**Exercise prompt:** Copy all records verbatim.

# Start of Records provided

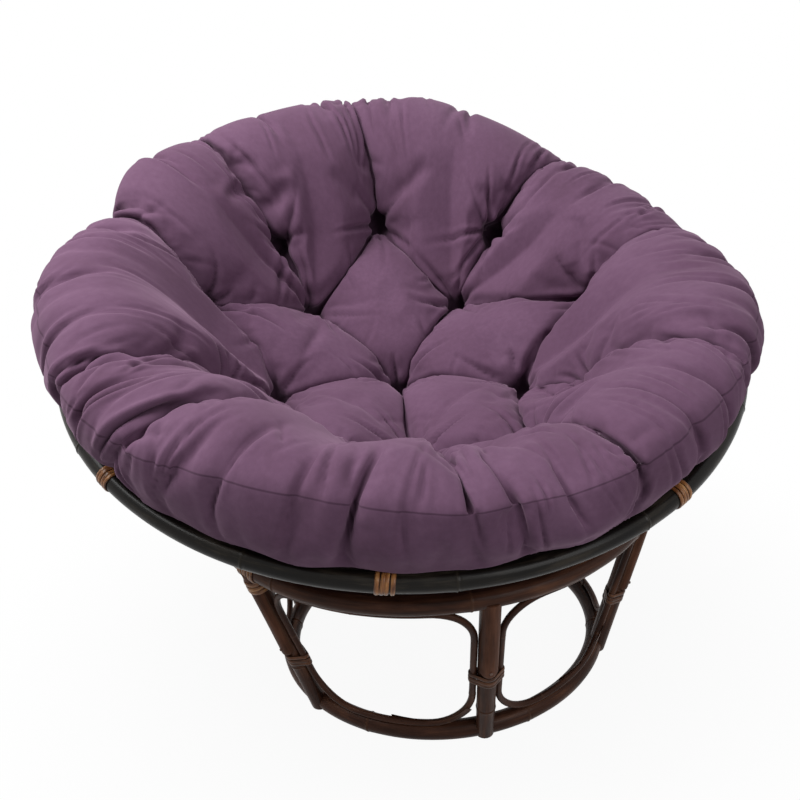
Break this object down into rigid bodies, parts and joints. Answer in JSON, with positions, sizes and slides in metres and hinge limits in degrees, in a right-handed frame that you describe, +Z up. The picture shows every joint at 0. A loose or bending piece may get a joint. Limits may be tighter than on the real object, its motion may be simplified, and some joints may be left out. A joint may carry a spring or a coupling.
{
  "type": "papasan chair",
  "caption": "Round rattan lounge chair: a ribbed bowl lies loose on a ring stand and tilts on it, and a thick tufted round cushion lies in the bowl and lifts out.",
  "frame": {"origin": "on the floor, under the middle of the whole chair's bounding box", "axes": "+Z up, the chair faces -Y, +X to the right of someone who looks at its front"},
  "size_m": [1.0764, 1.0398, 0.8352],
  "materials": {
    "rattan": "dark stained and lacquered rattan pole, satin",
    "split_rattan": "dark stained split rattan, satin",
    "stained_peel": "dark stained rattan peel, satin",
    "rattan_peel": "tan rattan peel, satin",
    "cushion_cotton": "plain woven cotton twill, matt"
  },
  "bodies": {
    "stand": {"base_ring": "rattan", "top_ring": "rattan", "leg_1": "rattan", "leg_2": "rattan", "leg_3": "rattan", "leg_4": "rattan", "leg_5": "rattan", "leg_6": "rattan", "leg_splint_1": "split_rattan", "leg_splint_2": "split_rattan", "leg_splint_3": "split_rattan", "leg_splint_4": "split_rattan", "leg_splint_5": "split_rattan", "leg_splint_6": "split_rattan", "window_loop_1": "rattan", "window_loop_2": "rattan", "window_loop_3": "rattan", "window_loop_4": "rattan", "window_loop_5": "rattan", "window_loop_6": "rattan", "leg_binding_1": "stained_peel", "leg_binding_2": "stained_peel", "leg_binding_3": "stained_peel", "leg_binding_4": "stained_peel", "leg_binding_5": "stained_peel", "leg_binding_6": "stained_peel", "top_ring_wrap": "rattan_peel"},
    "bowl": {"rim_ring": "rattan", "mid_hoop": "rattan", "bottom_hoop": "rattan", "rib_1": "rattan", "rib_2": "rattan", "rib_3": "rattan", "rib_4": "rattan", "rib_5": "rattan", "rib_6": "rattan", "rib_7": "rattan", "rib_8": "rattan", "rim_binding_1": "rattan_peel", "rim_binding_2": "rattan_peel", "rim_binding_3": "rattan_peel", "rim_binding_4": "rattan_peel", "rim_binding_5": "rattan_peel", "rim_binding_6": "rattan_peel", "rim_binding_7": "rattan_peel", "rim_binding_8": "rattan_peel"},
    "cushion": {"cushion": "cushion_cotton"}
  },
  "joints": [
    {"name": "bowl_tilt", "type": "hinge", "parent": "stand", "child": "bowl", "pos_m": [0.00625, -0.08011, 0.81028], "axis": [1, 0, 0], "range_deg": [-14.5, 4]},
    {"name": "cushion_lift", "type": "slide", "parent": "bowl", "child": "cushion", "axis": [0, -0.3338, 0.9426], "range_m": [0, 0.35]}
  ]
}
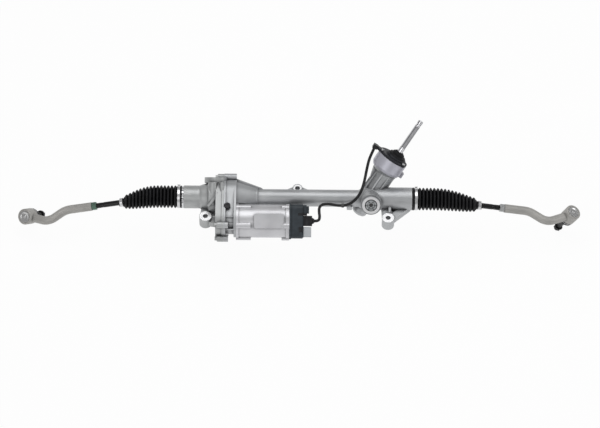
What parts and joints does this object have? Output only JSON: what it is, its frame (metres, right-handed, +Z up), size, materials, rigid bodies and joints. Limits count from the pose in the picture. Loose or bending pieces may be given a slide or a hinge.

# End of Records provided

**Output below:**
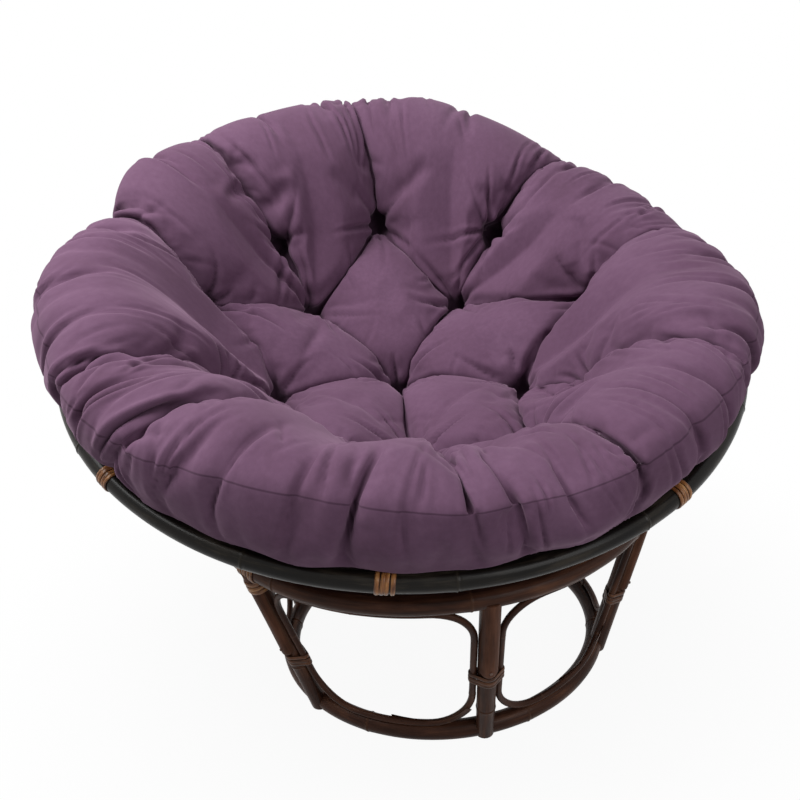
Break this object down into rigid bodies, parts and joints. Answer in JSON, with positions, sizes and slides in metres and hinge limits in degrees, in a right-handed frame that you describe, +Z up. The picture shows every joint at 0. A loose or bending piece may get a joint. Limits may be tighter than on the real object, its motion may be simplified, and some joints may be left out. A joint may carry a spring or a coupling.
{
  "type": "papasan chair",
  "caption": "Round rattan lounge chair: a ribbed bowl lies loose on a ring stand and tilts on it, and a thick tufted round cushion lies in the bowl and lifts out.",
  "frame": {"origin": "on the floor, under the middle of the whole chair's bounding box", "axes": "+Z up, the chair faces -Y, +X to the right of someone who looks at its front"},
  "size_m": [1.0764, 1.0398, 0.8352],
  "materials": {
    "rattan": "dark stained and lacquered rattan pole, satin",
    "split_rattan": "dark stained split rattan, satin",
    "stained_peel": "dark stained rattan peel, satin",
    "rattan_peel": "tan rattan peel, satin",
    "cushion_cotton": "plain woven cotton twill, matt"
  },
  "bodies": {
    "stand": {"base_ring": "rattan", "top_ring": "rattan", "leg_1": "rattan", "leg_2": "rattan", "leg_3": "rattan", "leg_4": "rattan", "leg_5": "rattan", "leg_6": "rattan", "leg_splint_1": "split_rattan", "leg_splint_2": "split_rattan", "leg_splint_3": "split_rattan", "leg_splint_4": "split_rattan", "leg_splint_5": "split_rattan", "leg_splint_6": "split_rattan", "window_loop_1": "rattan", "window_loop_2": "rattan", "window_loop_3": "rattan", "window_loop_4": "rattan", "window_loop_5": "rattan", "window_loop_6": "rattan", "leg_binding_1": "stained_peel", "leg_binding_2": "stained_peel", "leg_binding_3": "stained_peel", "leg_binding_4": "stained_peel", "leg_binding_5": "stained_peel", "leg_binding_6": "stained_peel", "top_ring_wrap": "rattan_peel"},
    "bowl": {"rim_ring": "rattan", "mid_hoop": "rattan", "bottom_hoop": "rattan", "rib_1": "rattan", "rib_2": "rattan", "rib_3": "rattan", "rib_4": "rattan", "rib_5": "rattan", "rib_6": "rattan", "rib_7": "rattan", "rib_8": "rattan", "rim_binding_1": "rattan_peel", "rim_binding_2": "rattan_peel", "rim_binding_3": "rattan_peel", "rim_binding_4": "rattan_peel", "rim_binding_5": "rattan_peel", "rim_binding_6": "rattan_peel", "rim_binding_7": "rattan_peel", "rim_binding_8": "rattan_peel"},
    "cushion": {"cushion": "cushion_cotton"}
  },
  "joints": [
    {"name": "bowl_tilt", "type": "hinge", "parent": "stand", "child": "bowl", "pos_m": [0.00625, -0.08011, 0.81028], "axis": [1, 0, 0], "range_deg": [-14.5, 4]},
    {"name": "cushion_lift", "type": "slide", "parent": "bowl", "child": "cushion", "axis": [0, -0.3338, 0.9426], "range_m": [0, 0.35]}
  ]
}
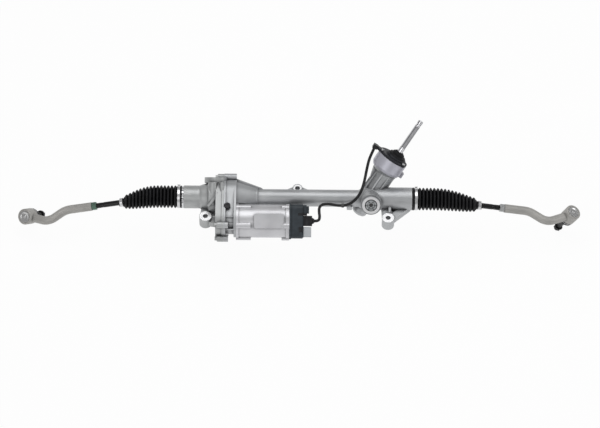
What parts and joints does this object have? Output only JSON: what it is, its frame (metres, right-handed, +Z up), size, materials, rigid bodies and joints. Limits count from the pose in the picture. Loose or bending pieces may be given a slide or a hinge.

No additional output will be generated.